WRITTEN REQUEST = Find how many lines hold the word "Identity". Give only the number.

SUPPLIED MATERIAL =
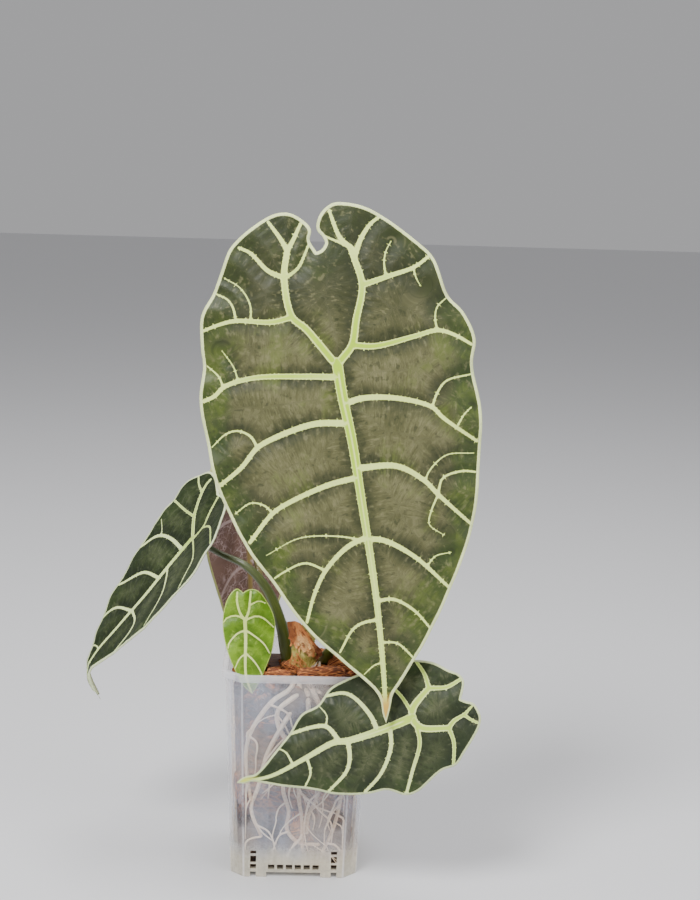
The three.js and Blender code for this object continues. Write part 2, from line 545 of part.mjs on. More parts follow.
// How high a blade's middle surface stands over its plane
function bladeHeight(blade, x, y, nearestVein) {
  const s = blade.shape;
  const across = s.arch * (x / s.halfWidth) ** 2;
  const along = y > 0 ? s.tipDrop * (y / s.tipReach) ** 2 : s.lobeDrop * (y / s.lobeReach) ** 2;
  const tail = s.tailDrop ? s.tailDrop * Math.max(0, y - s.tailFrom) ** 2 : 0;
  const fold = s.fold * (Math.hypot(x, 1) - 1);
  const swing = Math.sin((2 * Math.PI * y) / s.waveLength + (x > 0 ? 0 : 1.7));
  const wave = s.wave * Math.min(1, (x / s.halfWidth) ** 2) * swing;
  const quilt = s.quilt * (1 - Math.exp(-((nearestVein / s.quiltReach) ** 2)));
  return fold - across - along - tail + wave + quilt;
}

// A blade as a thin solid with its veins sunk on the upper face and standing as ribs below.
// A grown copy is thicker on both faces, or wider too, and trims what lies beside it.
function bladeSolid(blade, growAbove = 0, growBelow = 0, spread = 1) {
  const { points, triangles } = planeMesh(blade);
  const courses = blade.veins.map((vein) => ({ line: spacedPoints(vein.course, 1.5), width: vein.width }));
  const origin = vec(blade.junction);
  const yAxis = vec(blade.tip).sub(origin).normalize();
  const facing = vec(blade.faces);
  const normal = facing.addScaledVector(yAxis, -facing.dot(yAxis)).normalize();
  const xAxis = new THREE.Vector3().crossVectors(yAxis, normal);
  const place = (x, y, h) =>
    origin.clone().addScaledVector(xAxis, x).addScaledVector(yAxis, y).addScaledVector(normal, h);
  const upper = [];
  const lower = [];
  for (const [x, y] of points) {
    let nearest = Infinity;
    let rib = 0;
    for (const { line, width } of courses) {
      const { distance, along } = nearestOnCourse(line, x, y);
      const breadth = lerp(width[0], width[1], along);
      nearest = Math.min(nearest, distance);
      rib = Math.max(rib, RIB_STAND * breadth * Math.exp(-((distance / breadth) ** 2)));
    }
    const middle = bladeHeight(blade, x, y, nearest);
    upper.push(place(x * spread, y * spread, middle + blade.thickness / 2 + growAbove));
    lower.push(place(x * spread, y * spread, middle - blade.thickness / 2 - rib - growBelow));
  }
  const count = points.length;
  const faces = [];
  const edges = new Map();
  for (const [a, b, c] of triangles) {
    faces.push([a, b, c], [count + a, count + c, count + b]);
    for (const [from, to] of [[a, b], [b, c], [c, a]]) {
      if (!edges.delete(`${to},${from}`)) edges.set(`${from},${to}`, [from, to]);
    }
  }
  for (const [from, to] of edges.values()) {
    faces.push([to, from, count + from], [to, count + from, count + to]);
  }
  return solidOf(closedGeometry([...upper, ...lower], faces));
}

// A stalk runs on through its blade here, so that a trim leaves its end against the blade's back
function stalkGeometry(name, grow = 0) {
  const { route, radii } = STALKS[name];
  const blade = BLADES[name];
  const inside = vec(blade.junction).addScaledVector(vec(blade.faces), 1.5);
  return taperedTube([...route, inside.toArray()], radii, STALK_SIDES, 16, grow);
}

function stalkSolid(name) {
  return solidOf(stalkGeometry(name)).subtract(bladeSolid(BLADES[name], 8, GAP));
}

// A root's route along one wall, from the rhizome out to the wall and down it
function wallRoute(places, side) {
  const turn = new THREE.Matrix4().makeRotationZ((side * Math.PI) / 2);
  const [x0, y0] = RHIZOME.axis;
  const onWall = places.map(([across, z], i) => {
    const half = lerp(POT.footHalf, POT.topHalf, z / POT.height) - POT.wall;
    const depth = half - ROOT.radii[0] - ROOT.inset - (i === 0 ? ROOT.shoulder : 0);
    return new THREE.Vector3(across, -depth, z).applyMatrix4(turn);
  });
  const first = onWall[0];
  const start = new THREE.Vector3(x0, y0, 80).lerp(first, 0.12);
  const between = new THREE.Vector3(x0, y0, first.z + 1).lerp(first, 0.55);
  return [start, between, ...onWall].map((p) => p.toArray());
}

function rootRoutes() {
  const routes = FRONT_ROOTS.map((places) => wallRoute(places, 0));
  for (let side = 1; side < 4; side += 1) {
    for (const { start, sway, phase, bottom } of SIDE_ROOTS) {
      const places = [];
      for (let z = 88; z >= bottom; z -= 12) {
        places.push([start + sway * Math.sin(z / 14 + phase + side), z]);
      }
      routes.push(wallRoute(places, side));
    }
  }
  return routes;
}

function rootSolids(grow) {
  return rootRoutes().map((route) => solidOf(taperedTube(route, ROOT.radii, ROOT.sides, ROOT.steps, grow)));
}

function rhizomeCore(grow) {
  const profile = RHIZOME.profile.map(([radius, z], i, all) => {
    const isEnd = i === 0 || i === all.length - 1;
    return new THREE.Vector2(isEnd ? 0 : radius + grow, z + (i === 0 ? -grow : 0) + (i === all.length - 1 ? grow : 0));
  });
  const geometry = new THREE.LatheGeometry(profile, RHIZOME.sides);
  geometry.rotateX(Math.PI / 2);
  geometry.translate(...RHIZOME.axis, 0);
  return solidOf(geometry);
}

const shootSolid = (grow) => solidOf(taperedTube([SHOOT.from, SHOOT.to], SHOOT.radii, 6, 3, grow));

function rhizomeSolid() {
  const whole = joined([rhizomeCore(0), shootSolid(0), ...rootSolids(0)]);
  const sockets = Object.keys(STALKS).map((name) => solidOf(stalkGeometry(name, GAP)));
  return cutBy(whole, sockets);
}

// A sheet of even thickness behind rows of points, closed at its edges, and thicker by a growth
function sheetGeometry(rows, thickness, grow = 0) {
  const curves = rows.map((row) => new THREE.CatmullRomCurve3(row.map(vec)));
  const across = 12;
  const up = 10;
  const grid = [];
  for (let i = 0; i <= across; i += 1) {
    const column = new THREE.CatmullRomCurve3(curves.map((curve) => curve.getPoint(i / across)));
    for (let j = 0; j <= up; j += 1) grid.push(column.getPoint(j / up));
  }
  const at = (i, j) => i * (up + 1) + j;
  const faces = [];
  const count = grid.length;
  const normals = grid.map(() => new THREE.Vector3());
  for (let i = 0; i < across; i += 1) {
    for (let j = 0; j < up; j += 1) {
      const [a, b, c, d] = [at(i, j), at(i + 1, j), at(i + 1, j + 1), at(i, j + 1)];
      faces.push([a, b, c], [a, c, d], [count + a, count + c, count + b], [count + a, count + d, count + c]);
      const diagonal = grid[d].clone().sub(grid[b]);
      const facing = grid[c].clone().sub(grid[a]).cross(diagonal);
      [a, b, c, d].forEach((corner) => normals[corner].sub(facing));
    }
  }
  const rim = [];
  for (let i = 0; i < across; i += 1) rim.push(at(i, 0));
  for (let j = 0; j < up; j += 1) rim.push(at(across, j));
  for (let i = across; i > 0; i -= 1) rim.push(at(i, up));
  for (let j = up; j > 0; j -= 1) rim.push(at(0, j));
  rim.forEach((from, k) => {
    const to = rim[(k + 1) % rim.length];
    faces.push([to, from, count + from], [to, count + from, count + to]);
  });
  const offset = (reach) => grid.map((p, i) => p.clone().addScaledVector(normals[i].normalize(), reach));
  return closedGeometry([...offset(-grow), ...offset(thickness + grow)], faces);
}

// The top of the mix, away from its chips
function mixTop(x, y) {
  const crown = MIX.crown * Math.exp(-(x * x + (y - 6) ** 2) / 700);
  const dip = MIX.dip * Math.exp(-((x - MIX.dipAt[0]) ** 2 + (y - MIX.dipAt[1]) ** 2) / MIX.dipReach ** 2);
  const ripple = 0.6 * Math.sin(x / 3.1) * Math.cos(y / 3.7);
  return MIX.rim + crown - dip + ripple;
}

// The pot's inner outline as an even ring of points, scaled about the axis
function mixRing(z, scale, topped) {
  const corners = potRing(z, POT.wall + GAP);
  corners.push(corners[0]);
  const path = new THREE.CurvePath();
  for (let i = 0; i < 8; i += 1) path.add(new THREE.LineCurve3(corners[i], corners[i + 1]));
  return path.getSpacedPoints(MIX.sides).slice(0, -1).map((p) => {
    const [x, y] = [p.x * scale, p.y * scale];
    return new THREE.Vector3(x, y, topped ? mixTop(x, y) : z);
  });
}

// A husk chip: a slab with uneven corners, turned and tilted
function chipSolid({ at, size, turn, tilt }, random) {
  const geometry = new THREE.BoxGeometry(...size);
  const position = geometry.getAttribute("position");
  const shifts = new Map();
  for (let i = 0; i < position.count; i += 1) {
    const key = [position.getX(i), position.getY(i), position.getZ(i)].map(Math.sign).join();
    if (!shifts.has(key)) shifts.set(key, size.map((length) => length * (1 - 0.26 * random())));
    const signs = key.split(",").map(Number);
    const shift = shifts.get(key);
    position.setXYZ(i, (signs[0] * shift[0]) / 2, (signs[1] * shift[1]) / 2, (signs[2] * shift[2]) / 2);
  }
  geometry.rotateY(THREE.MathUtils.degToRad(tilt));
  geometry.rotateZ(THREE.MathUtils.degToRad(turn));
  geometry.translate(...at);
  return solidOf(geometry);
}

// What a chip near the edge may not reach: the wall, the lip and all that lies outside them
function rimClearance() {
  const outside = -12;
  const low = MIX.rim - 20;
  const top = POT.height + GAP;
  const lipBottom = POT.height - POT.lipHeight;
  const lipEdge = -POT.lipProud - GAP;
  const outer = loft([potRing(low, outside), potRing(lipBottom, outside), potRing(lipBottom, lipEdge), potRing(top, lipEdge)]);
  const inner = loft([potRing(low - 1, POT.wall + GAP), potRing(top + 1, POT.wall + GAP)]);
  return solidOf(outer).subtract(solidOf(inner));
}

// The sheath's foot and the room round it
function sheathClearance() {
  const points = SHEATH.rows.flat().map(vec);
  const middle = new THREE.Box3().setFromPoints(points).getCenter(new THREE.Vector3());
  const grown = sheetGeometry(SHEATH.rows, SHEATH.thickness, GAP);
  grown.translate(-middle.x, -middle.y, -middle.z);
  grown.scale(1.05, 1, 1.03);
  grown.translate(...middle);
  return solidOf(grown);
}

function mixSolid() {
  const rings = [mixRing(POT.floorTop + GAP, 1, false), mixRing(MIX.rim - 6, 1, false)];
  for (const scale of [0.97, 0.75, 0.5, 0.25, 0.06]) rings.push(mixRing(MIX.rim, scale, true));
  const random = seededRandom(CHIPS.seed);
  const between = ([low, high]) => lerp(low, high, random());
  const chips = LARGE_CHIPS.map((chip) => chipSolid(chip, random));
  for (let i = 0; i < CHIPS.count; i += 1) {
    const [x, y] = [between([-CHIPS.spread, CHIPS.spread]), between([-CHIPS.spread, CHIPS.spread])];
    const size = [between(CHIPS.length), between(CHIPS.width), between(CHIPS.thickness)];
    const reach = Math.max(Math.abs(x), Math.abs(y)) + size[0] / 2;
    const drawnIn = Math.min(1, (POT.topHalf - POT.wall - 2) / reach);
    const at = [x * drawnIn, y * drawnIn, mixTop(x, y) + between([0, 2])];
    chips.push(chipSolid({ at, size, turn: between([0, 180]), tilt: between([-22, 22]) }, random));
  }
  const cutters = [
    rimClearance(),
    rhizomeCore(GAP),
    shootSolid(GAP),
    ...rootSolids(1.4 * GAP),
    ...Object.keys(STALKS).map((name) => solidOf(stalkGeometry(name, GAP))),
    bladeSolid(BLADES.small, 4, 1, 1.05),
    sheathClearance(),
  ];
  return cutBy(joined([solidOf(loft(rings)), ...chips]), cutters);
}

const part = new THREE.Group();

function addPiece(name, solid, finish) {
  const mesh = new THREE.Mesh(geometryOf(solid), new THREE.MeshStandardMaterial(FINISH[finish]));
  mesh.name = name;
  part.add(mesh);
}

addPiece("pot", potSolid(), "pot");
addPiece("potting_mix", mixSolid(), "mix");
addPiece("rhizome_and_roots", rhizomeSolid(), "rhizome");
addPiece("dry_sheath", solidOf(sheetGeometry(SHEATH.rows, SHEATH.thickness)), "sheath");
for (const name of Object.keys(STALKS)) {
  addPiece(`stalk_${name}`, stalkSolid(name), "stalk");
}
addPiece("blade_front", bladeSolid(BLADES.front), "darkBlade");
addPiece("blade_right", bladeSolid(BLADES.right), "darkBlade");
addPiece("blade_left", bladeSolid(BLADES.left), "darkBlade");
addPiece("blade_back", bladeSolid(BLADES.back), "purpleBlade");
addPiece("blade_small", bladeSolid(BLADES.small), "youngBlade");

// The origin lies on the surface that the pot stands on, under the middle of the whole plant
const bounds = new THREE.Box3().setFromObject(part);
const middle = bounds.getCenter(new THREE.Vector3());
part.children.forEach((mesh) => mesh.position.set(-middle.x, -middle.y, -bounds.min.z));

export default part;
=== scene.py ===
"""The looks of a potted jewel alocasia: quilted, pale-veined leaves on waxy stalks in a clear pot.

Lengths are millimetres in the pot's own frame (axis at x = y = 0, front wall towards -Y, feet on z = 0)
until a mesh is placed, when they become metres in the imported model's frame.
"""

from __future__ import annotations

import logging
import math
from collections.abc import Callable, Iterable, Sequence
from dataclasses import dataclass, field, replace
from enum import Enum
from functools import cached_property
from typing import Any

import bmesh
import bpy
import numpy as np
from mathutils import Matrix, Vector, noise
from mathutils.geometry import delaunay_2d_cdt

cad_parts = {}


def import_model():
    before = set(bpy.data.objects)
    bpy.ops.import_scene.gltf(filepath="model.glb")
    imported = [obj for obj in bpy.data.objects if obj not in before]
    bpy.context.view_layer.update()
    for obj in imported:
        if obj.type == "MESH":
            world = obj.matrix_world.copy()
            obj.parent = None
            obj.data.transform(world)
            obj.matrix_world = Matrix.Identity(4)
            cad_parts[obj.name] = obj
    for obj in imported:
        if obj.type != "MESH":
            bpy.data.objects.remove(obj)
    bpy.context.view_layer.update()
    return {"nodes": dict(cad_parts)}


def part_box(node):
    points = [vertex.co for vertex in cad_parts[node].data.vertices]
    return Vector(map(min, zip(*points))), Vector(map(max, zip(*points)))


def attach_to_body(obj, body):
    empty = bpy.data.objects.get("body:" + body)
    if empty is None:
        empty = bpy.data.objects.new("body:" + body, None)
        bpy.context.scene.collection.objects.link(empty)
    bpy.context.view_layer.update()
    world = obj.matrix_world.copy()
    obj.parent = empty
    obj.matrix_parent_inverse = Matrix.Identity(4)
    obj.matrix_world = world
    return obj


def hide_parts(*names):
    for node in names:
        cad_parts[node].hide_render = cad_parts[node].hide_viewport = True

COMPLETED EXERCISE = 2